Sarà anche barbarie giudiziaria, ma le intercettazioni servono. Per esempio, mostrano che in pubblico i manager italiani dicono una parola in inglese ogni tre, mentre in privato confessano come perseguono gli interessi generali con sincero turpiloquio dialettale.

Per questo è doveroso incuriosirsi quando si inciampa su un comunicato della Snam (società quotata in Borsa e controllata dalla Cdp, Cassa depositi e prestiti) pieno di espressioni come fuel cell, anchor investor, energy innovation, e clean tech.

Rassicurati dal fatto che la Snam «si ispira a valori quali la trasparenza, l’onestà e la correttezza», e apprezzando l’impegno, leggiamo che pochi giorni fa ha acquistato il 33 per cento della De Nora, che «nel recente passato ha lanciato una nuova generazione di elettrodi, essenziali per accrescere le performance e la competitività dell’idrogeno prodotto attraverso elettrolisi alcalina».

Così Snam accresce «la propria esposizione ai mega-trend della transizione energetica» (ma come parlano? ndr). Tradotto: si è iscritta in solitaria alla corsa mondiale all’idrogeno a cui già partecipano colossi statali come Enel e Eni. La Snam ha 41 mila chilometri di tubi con cui trasporta gas commerciato da altri.

Fa lo stesso mestiere della consorella elettrica Terna, anch’essa controllata dalla Cdp Reti che ha come azionista, con il 35 per cento, la State grid corporation of China: l’Italia è un meraviglioso paese che si svena per l’italianità di Ilva e Alitalia e vende al governo cinese un terzo delle sue reti energetiche.

Per trasportare il gas, Snam incassa una tariffa fissata dall’Authority per l’energia che gli italiani pagano in bolletta. Il bilancio 2019 di Snam fa impressione: 2,7 miliardi di ricavi, 1,1 miliardi di profitti. Evidentemente le tariffe sono troppo alte. E non si può pensare che finanzino gli investimenti, visto che sono stati dati agli azionisti dividendi per 782 milioni (un terzo dei ricavi), parte dei quali destinati agli amici cinesi.

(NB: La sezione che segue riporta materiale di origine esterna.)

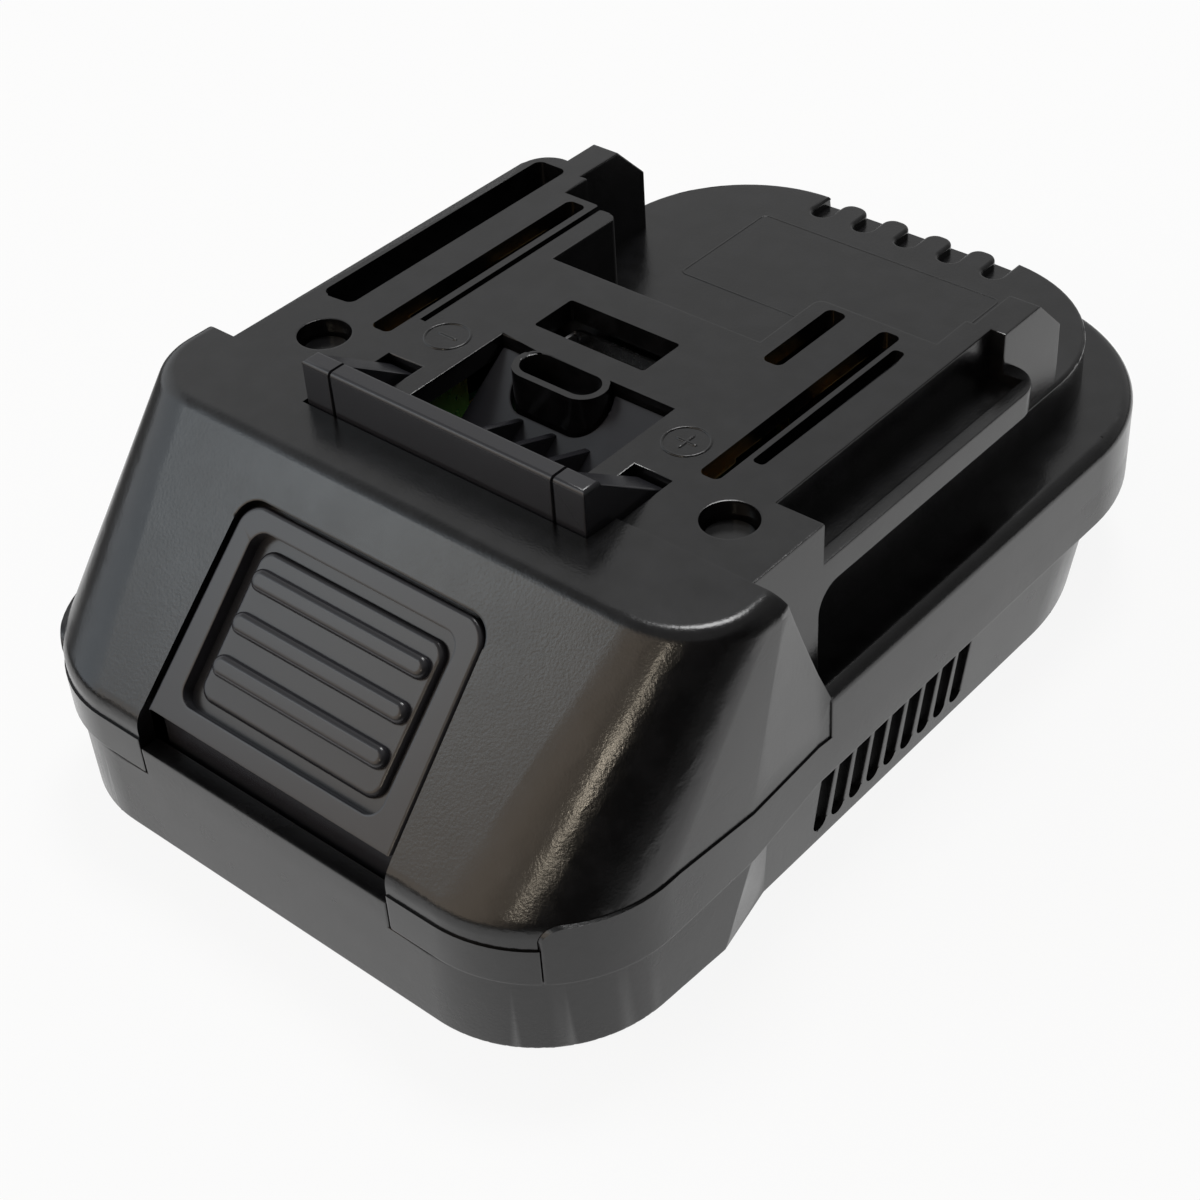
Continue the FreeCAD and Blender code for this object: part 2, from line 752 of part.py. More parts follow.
def make_lower_case():
    outer = lower_form(-case_depth)
    low_edges = [e for e in outer.Edges if all(abs(v.Z + case_depth) < 0.01 for v in e.Vertexes)]
    outer = outer.makeFillet(bottom_round, low_edges)
    band = band_solid(-band_depth, -parting_depth)
    skirt_room = box(-far, far, -far, seam_y + seam_gap, -far, 0)
    lip_half = window_foot_half_width - seam_gap
    skirt_room = skirt_room.cut(box(-lip_half, lip_half, -far, 0, -far, -lip_depth))
    outer = outer.fuse(band.cut(skirt_room))

    # Hollow inside, around the channel walls and the rear screw columns
    reach = channel_half_width + channel_wall
    inner = joined([lower_form(-case_depth + floor_thickness, wall),
                    band_solid(-band_depth, 0, wall)])
    tub = box(-reach, reach, battery_stop - channel_wall, far, -far, roof_top)
    columns = on_both_sides(cylinder(rear_screw_x, rear_screw_y, -far, roof_top, rear_column_radius))
    body = outer.cut(inner.cut(tub.fuse(columns)))

    # What rises above the parting plane: the ceiling's rim, posts, columns and pins
    inside_rim = band_solid(-parting_depth - 0.5, 0, wall + 0.15)
    raised = [
        rising_rim(seam_y + seam_gap, 0.0),
        box(-reach, reach, battery_stop - channel_wall, rear_reach, -parting_depth - 0.5, roof_top)
        .common(inside_rim),
        on_both_sides(cylinder(deck_screw_x, 0, roof_top - 0.5, -boss_meet_depth, post_radius)),
        on_both_sides(cylinder(rear_screw_x, rear_screw_y, -parting_depth - 0.5, roof_top,
                               rear_column_radius).common(inside_rim)),
        on_both_sides(cylinder(board_screw_x, board_screw_y, roof_top - 0.5, roof_top + board_lift,
                               board_post_radius)),
        on_both_sides(cylinder(board_screw_x, board_front + 4, roof_top - 0.5, roof_top + board_lift,
                               board_post_radius)),
        on_both_sides(cylinder(spring_x, spring_y, roof_top - 0.5, roof_top + spring_pin_height,
                               spring_pin_radius)),
    ]
    body = body.multiFuse(raised)
    void = box(-channel_half_width, channel_half_width, battery_stop, far, -far, -battery_ceiling)
    body = body.cut(void)
    rail = box(channel_half_width - battery_rail_reach, channel_half_width + 0.5, battery_rail_front,
               rear_reach, -case_depth, -case_depth + battery_rail_height)
    catch = box(channel_half_width - battery_rail_reach - 1, channel_half_width, battery_catch_front,
                battery_catch_front + battery_catch_length, -case_depth - 1, -case_depth + battery_rail_height + 1)
    rail = rail.cut(catch).common(outer)
    body = body.fuse(on_both_sides(rail))

    # Vents, holes for screws and the slot that the blades rise through
    vents = [vent(vent_first + i * vent_pitch) for i in range(vent_count)]
    vents = vents[0].multiFuse(vents[1:])
    pilot = screw_shank_radius + pilot_clearance
    holes = [
        on_both_sides(vents),
        on_both_sides(cylinder(deck_screw_x, 0, -battery_ceiling + 0.6, 0, pilot)),
        on_both_sides(cylinder(rear_screw_x, rear_screw_y, -case_depth - 1,
                               -case_depth + rear_seat_height, rear_head_radius + screw_hole_clearance)),
        on_both_sides(cylinder(rear_screw_x, rear_screw_y, -case_depth - 1, 0,
                               screw_shank_radius + screw_hole_clearance)),
        on_both_sides(cylinder(board_screw_x, board_screw_y, roof_top - 1, 0,
                               board_screw_radius + pilot_clearance)),
    ]
    for x in blade_places():
        holes.append(box(x - blade_tail_width / 2 - 0.2, x + blade_tail_width / 2 + 0.2,
                         block_middle() - blade_thickness / 2 - 0.2,
                         block_middle() + blade_thickness / 2 + 0.2, -battery_ceiling - 1, roof_top + 1))
    return tidied(body.cut(holes[0].multiFuse(holes[1:])))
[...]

Snam vale in Borsa 15 miliardi di euro, quasi il doppio di Tim che pure fattura sei volte tanto. Il 33 per cento della De Nora impegna “fondi propri” per 400 milioni di euro; è la stessa cifra data dallo stato ad ArcelorMittal che ha ripudiato l’Ilva di Taranto. I soldi vengono dalla quotidiana stangata tariffaria che si abbatte sugli italiani. Sarebbe bello sapere come vengono spesi.

Un dettaglio desta curiosità. Quel 33 per cento Snam lo compra dal fondo Blackstone, lo stesso che in società con Cdp sta comprando Autostrade per l’Italia. Blackstone lo ha pagato tre anni fa 300 milioni e adesso lo rivende a 400: l’operazione De Nora gli ha reso il 10 per cento all’anno.

Dichiarazione di Blackstone: «Abbiamo esperienze di successo nel supportare le imprese familiari nel raggiungimento dei propri obiettivi. Siamo orgogliosi di aver aiutato De Nora, un leader in soluzioni sostenibili, ad affacciarsi a nuove arene come la transizione energetica e l’economia dell'idrogeno». Solo affacciandosi, De Nora ha aumentato il suo valore di un terzo.

Chi lo ha stabilito? Snam e Blackstone. Del resto i fondi come Blackstone lavorano così. Investono 100 in un’azienda per rivendere a 150 o 200. Normalmente si quota la società in Borsa, cioè si rivende al mercato indistinto. Ma perché darsene pena, quando hai sottomano un manager pubblico che ti chiude la pratica con un bonifico di milioni non suoi? Con un saluto speciale ai liberisti che si inalberano se lo stato regala cibo ai poveri ma applaudono quando regala milioni ai loro amici e finanziatori.

L’idea che serva una nuova politica industriale con lo stato regista è giusta, in generale. Ma ormai chiunque disponga di un po’ di denaro pubblico si fa la sua politica industriale. Snam sta all’idrogeno come le Fs all’acciaio (non producono, trasportano) eppure si è autonominata avamposto dello stato italiano nella corsa alla produzione di idrogeno.

De Nora, infatti, è solo «un potenziale primo asset per una nuova piattaforma di investimento nella transizione energetica», di cui la società pubblica sarà anchor investor. È l’orrore statalista prossimo venturo.

Ma il governo, il ministero dell’Economia e la Cassa depositi e prestiti lo sanno? E se lo sanno, perché non ce la raccontano per bene questa storia dell’acquisizione di una quota di minoranza della De Nora? O dobbiamo chiedere al governo cinese? Forse a Pechino ne sanno di più e magari sono più trasparenti.